Children of the Corn: Revelation
"He Who Walks Behind the Rows" is only referenced in this movie. The story begins when a young woman named Jamie goes to to an apartment complex in Omaha, Nebraska, to search for her grandmother who has gone missing. The building is out in the middle of nowhere, surrounded by a cornfield and next to a train track. She cannot find her but keeps having unnerving encounters with creepy children, with the other residents being murdered one-by-one. During her time there, Jamie receives a vision of her grandmother being lured to the train track by the children, only to be killed by a passing train.

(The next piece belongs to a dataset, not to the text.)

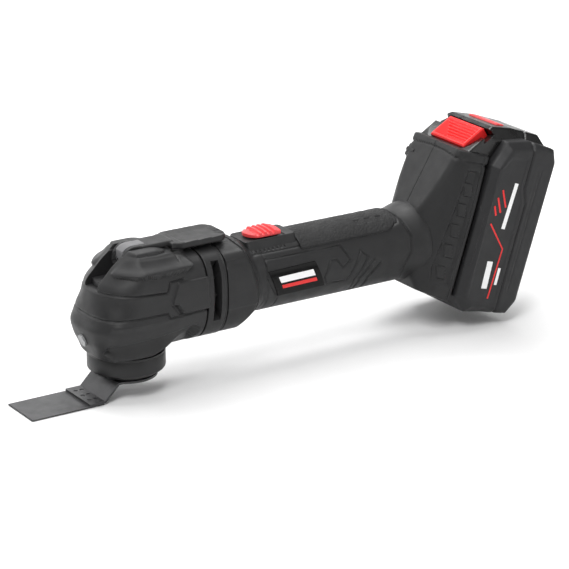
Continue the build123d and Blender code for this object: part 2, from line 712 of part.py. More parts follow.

After the children had killed all the residents, Jamie confronts a priest who had been following her since she had arrived and he tells her of how her grandmother was the sole survivor of another cult of children that worshipped "He Who Walks Behind the Rows" (a cult that presumably predated even the original Gatlin cult), led by a child preacher named Abel. In stark contrast with the cult's usual precepts, the cult committed mass suicide in a tent fire upon being caught, and were reborn as undead spirits. The children that she kept encountering were part of this cult. When Jamie questions who "He Who Walks Behind the Rows" was, the priest tells her that it was the devil. Jamie refuses to believe this, only for the priest to tell her that her opinion didn't matter to the death god.
Jamie confronts Abel's cult in her grandmother's basement, which has become a mini-corn field, including her undead grandmother herself, trapped as her child self. Abel prevents them from fleeing and orders her to join them, claiming that it was the will of "He Who Walks Behind the Rows", but she causes the whole building to explode, killing Abel and freeing the children's souls.
Children of the Corn: Genesis
"He Who Walks Behind the Rows" does not appear and is not even mentioned in this movie, so the ties with the previous stories is hard to define. It tells the story of a young couple, Allie and Tim, who after getting lost take shelter in a farm run by a strange preacher. (A preacher who returned from Vietnam to Gatlin and witnessed his family get killed by the cult.)
Allie eventually discovers that the preacher leads a gloomy cult, with an ominous young boy with dark powers serving as its main idol. (The boy is likely a remnant of sorts of "He Who Walks Behind the Rows", but his nature and origins are never explained.) They are kept captive by supernatural forces, and the cult "plants a seed" in Allie's womb. They try to escape but the child cause a car accident, killing Tim, and Allie is brought back to the farm, where she is put with the child and starts singing in a trance, likely staying this way for the rest of her life.